Après ces deux tournants, le rôle des qualiticiens sur les projets a de moins en moins été apprécié. Le gardien du temple en a été chassé et de mauvaises choses sont arrivées. De plus en plus nombreux furent les projets à partir sur une démarche d’improvisation permanente avec le faux sentiment de sécurité de contrôles automatiques qui avaient exclu tout jugement humain. Et la question s’est alors posée : pourquoi, alors que nous appliquons des méthodes agiles et que nous outillons nos développements, nos projets ne sont-ils pas plus souvent des succès ? Certains signataires du manifeste agile n’ont pas tardé à mettre le doigt sur le problème : on avait progressivement négligé les fondamentaux techniques de notre métier du développement logiciel. Le manifeste du Software Craftsmanship propose un rééquilibrage des valeurs de l’agilité pour renforcer la valeur technique. Et certains de ces rééquilibrages ressemble à ce que la qualité proposait d’apporter aux projets :

  • Pas seulement des logiciels opérationnels, mais aussi des logiciels bien conçus. La conception du logiciel, ou la question de sa structure, est l’un des éléments qui était mis en avant par la qualité logicielle. En effet, les exigences non fonctionnelles auxquelles les ingénieurs qualité prêtaient attention sont davantage liées aux choix de conception du logiciel qu’à son comportement.

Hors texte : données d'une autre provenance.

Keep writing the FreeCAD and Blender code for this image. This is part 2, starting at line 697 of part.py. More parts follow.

  • Pas seulement l'adaptation aux changements, mais aussi l'ajout constant de valeur. La question de l’ajout constant de valeur est connexe à cette la conception logicielle. Ce qui vient en général freiner l’ajout de valeur est aujourd’hui communément appelé « dette technique » et correspond à l’ensemble des compromis de qualité qui ont été faits pour délivrer rapidement de la valeur en début de projet.
  • Pas seulement les individus et leurs interactions, mais aussi une communauté professionnelle. La professionnalisation revient aussi sur ce qu’il est légitime d’accepter en matière d’individualisation des pratiques. Certes, il reste important de garder à l’esprit que la création logicielle est l’œuvre d’individus ayant des sensibilités et pratiques différentes, mais ce principe du manifeste nous rappelle également notre aspiration à former une profession, c’est-à-dire à nous réunir derrière un consensus de valeurs et de pratiques. C’est à une autre échelle ce que se proposait un référentiel qualité : sur un projet, des pratiques recommandées ou imposées.

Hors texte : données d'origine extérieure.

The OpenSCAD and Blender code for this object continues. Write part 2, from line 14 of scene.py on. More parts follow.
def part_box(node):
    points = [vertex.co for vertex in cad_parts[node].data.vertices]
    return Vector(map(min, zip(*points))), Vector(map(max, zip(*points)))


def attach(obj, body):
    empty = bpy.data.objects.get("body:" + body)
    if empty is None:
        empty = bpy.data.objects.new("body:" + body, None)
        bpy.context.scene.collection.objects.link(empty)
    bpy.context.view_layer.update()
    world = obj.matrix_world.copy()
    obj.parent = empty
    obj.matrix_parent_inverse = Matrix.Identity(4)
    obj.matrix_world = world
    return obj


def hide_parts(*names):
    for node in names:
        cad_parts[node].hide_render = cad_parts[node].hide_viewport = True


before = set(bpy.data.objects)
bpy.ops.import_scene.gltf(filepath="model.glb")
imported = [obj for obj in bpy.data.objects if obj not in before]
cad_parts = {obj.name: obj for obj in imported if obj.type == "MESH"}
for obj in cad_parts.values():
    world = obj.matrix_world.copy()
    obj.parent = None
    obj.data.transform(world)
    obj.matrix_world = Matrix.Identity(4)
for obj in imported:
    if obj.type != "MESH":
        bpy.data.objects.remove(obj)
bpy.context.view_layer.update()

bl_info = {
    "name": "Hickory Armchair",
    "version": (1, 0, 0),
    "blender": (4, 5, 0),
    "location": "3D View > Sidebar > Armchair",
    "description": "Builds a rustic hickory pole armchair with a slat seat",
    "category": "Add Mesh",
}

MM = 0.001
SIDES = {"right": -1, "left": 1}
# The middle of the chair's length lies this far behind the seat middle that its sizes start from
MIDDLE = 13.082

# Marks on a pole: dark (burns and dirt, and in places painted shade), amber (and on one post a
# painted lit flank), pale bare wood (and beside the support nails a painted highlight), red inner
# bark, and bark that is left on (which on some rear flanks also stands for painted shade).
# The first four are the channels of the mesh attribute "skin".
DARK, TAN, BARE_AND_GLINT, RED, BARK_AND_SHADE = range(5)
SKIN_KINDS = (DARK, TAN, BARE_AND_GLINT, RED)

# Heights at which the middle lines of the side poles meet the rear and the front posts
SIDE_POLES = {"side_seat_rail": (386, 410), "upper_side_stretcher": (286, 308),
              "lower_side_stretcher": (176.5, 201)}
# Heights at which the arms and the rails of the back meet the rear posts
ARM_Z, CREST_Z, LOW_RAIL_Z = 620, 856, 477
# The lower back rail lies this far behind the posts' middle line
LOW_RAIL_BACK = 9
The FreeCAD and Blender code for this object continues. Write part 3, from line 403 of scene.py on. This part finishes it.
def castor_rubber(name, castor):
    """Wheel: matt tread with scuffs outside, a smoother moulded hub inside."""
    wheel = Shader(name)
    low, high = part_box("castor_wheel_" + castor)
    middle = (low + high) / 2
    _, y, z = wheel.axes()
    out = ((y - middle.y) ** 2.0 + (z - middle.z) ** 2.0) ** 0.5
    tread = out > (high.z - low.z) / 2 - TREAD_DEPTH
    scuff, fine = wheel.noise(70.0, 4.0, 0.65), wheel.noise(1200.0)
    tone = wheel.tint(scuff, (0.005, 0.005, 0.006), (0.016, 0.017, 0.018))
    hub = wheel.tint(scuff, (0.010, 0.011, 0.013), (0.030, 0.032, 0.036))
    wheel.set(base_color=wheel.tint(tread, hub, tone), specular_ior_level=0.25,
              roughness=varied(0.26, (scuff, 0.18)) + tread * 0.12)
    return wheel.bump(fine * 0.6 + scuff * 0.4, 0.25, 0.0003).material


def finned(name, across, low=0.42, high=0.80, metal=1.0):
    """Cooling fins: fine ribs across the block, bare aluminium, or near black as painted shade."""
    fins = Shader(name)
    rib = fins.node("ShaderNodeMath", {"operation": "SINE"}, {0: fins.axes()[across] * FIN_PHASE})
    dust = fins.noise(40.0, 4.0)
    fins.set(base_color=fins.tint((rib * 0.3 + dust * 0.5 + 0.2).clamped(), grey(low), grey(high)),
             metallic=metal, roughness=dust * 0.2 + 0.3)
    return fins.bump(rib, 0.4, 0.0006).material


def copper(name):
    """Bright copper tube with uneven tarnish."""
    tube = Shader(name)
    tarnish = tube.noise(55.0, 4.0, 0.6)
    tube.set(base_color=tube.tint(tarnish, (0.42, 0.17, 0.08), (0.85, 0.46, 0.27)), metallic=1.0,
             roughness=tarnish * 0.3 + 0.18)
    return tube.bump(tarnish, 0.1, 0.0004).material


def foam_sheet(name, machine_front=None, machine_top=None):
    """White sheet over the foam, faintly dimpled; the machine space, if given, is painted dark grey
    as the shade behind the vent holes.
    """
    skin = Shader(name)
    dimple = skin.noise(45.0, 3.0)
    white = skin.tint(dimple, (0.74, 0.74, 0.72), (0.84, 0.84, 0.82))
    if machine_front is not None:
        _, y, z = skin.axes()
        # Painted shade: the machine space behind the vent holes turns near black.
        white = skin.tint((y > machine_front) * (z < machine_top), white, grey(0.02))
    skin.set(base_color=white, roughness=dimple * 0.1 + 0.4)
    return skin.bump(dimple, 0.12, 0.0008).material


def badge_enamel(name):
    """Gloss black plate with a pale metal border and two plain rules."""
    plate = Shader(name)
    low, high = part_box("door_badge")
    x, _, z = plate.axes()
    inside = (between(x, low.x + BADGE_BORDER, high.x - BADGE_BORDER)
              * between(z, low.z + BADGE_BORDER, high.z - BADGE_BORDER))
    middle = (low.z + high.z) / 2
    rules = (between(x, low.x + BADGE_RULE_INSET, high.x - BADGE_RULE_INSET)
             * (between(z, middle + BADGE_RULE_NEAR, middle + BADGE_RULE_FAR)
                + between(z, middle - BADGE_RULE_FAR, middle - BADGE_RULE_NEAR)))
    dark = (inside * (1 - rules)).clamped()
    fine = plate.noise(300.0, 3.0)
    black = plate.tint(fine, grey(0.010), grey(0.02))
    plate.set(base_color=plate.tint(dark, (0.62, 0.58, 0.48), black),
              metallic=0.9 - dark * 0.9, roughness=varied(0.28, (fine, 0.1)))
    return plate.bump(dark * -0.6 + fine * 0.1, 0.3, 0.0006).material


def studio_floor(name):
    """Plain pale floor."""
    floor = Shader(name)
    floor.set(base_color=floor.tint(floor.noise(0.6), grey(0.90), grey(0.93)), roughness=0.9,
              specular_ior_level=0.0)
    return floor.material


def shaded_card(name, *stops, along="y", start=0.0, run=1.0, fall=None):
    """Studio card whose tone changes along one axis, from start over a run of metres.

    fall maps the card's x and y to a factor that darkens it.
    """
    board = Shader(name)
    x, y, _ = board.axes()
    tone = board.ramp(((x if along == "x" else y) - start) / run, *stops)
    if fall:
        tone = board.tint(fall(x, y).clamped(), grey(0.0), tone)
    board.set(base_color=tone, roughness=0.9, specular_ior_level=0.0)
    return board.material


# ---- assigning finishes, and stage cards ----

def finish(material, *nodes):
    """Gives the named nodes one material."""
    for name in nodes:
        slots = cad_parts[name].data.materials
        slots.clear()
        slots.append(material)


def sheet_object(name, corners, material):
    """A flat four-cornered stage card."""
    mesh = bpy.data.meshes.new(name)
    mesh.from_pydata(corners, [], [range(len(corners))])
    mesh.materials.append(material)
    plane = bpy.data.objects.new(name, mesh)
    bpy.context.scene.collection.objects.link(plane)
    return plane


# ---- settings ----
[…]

En notant cette convergence entre les principes de l’artisanat logiciel et la qualité des années 2000, on serait tenté de conclure à un renouveau qui se contente d’appeler « artisan logiciel » ce qu’on appelait anciennement « ingénieur qualité ». Ce raccourci n’aurait pourtant pas de sens :

  • L’artisan logiciel n’agit pas uniquement en support du projet mais est au cœur de la réalisation logicielle. Alors que le DevOps tend à briser les barrières entre les rôles, il serait contreproductif de vouloir réinstaurer une telle séparation des rôles. Par contre, l’artisanat logiciel responsabilise le développeur non seulement sur sa production mais sur la production de l’équipe entière. Les pratiques de renforcement de la propriété collective du code (« code ownership ») que sont les revues de code (« peer review »), le binômage (« pair programming » ) et la programmation en groupe (« mob programming ») sont là pour rappeler, au-delà de leur rôle de communication, que le jugement humain reste un complément nécessaire au contrôle automatisé.

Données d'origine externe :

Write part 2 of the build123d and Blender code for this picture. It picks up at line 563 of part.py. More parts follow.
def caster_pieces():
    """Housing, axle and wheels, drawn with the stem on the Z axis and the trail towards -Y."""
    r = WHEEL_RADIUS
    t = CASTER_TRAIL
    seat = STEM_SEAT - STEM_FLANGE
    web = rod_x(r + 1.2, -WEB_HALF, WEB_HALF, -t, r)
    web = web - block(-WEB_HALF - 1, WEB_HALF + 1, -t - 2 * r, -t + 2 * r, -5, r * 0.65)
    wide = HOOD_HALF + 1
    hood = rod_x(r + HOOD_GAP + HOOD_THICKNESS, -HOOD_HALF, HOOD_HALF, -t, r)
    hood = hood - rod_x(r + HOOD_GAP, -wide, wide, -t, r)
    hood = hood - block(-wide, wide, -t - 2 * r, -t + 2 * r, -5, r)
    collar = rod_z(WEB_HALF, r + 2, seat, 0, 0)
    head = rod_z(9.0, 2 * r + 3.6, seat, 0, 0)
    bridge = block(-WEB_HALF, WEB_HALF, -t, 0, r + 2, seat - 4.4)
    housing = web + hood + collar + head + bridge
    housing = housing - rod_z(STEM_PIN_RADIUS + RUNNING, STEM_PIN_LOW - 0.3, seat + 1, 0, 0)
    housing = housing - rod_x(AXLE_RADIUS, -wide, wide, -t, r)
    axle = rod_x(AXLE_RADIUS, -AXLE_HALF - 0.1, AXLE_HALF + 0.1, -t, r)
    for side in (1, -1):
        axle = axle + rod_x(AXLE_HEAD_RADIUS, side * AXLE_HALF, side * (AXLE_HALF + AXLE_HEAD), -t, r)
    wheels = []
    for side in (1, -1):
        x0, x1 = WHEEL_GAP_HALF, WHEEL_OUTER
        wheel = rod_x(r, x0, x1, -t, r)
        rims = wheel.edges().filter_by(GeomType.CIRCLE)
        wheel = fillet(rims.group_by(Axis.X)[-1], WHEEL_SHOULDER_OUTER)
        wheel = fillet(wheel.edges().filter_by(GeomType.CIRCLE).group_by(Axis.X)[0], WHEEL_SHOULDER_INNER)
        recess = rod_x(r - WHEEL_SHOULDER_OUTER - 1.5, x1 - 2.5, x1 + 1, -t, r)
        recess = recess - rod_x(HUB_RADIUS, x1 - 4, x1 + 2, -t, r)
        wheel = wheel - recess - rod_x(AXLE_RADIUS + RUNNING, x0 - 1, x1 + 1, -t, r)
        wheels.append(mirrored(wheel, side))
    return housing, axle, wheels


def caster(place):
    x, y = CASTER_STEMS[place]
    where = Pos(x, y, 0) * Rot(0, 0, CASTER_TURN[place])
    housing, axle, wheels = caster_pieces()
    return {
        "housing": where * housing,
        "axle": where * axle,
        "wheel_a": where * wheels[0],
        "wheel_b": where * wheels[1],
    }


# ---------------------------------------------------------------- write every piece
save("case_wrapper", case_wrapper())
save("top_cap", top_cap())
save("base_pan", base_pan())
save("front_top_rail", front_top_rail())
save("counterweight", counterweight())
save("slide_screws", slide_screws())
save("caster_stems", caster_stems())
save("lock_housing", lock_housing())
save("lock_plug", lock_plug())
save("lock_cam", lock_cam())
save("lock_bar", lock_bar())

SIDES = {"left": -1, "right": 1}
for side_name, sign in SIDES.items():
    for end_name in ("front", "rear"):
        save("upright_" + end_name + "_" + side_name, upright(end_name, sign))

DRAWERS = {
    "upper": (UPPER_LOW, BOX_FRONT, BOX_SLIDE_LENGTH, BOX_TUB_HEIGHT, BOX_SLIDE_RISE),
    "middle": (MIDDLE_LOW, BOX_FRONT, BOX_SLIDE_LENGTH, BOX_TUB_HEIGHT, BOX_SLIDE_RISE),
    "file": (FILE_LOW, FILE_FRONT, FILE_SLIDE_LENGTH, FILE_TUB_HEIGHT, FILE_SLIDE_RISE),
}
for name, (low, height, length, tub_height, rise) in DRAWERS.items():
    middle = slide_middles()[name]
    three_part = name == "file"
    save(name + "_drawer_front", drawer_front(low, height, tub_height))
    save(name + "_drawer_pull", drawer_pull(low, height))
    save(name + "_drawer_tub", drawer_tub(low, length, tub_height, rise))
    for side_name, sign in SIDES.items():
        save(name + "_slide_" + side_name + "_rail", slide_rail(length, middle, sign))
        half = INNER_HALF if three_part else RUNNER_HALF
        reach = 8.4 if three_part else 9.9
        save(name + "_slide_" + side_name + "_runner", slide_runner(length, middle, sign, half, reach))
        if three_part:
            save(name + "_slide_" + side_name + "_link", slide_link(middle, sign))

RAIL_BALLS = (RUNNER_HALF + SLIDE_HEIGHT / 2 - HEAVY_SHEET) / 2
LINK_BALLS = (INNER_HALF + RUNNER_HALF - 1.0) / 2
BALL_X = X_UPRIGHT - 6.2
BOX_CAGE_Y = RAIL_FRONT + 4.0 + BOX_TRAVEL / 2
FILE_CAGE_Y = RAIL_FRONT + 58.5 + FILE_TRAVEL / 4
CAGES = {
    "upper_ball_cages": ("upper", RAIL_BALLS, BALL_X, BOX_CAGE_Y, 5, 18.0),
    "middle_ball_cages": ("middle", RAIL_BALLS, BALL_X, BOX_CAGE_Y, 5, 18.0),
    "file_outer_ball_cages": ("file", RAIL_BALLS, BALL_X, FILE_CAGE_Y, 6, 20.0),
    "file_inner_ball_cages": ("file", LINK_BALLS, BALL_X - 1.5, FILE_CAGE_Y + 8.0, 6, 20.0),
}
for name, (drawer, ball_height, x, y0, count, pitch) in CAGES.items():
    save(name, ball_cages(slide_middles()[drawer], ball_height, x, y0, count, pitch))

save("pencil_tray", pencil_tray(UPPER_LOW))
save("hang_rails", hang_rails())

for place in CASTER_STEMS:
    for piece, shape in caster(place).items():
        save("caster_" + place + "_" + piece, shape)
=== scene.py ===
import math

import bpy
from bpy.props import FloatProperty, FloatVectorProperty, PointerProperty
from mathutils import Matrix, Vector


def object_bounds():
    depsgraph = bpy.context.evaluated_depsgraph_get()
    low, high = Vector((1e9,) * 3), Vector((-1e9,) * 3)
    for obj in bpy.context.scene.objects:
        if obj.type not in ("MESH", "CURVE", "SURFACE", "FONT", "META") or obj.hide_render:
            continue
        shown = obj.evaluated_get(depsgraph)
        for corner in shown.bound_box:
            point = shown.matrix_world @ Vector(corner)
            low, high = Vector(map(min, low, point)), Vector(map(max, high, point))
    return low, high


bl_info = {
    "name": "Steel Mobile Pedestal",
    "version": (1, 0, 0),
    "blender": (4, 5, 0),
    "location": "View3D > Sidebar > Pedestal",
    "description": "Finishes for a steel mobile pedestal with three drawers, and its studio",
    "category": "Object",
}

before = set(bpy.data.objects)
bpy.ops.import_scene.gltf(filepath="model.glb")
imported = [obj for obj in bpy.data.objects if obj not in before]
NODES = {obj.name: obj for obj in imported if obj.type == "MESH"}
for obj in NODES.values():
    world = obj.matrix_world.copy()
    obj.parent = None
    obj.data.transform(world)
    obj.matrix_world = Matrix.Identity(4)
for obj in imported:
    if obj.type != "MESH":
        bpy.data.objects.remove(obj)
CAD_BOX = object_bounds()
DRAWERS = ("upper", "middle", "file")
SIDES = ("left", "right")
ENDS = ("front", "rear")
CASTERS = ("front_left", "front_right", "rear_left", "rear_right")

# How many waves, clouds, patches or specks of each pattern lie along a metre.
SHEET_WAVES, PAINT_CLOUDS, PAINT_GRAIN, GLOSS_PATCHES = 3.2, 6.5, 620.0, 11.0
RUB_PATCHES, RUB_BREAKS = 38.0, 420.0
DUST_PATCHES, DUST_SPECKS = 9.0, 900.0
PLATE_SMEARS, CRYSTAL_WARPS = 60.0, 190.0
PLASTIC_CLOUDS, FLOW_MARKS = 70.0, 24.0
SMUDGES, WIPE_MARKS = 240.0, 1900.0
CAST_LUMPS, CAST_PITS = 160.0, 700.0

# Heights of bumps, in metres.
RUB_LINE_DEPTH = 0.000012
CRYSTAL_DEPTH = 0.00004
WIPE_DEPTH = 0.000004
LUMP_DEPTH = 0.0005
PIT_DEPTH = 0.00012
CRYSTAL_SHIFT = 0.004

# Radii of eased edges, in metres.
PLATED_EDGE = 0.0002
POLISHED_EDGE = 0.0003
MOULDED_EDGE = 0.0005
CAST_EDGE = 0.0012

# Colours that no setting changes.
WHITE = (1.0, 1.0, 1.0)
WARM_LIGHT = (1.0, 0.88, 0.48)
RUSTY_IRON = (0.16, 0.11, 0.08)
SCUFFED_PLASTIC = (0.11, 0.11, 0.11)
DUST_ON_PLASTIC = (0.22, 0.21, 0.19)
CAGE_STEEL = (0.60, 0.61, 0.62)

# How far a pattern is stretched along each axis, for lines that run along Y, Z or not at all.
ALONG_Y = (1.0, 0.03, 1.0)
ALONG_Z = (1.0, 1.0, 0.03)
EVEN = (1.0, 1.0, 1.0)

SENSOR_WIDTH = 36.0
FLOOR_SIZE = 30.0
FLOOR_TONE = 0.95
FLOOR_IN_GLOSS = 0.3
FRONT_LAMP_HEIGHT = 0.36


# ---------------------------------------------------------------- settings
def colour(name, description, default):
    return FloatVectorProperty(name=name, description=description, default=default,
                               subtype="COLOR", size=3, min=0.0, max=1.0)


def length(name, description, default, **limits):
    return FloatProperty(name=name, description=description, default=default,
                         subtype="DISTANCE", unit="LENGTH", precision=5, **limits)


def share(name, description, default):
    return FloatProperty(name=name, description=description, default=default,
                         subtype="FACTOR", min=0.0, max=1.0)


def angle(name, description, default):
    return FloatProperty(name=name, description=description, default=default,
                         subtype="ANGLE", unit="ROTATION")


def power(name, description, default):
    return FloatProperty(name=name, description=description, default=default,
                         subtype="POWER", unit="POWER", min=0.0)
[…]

  • Par ailleurs, les bonnes pratiques généralement véhiculées dans la culture de l’artisanat logiciel ne sont pas toujours strictement alignées sur les règles qualité d’autrefois. L’exemple du « taux de commentaire » est à ce titre particulièrement révélateur. Alors que la qualité imposait la documentation du code avec des commentaires, la présence de commentaire est maintenant vue comme suspecte ; comme, pour reprendre les termes de Martin Fowler, un déodorant pour du code qui sent mauvais.

Si l’artisanat logiciel ne peut pas simplement être qualifié de « qualité 2.0 », ce mouvement culturel porte en lui un facteur décisif : alors que l’ingénieur logiciel en 2000 pouvait s’astreindre à respecter un certain niveau de qualité par contrainte, l’artisan logiciel d’aujourd’hui fait le choix de la qualité par professionnalisme et par souci du « travail bien fait ». Comme tout courant culturel, l’artisanat logiciel est menacé de dérives dogmatiques et l’avenir nous dira si un nouveau rééquilibrage doit s’opérer. Mais ce mouvement est aujourd’hui celui qui nous rappelle, qu’en tant que professionnels du développement, nous ne pouvons pas travailler sans prêter attention à la qualité logicielle.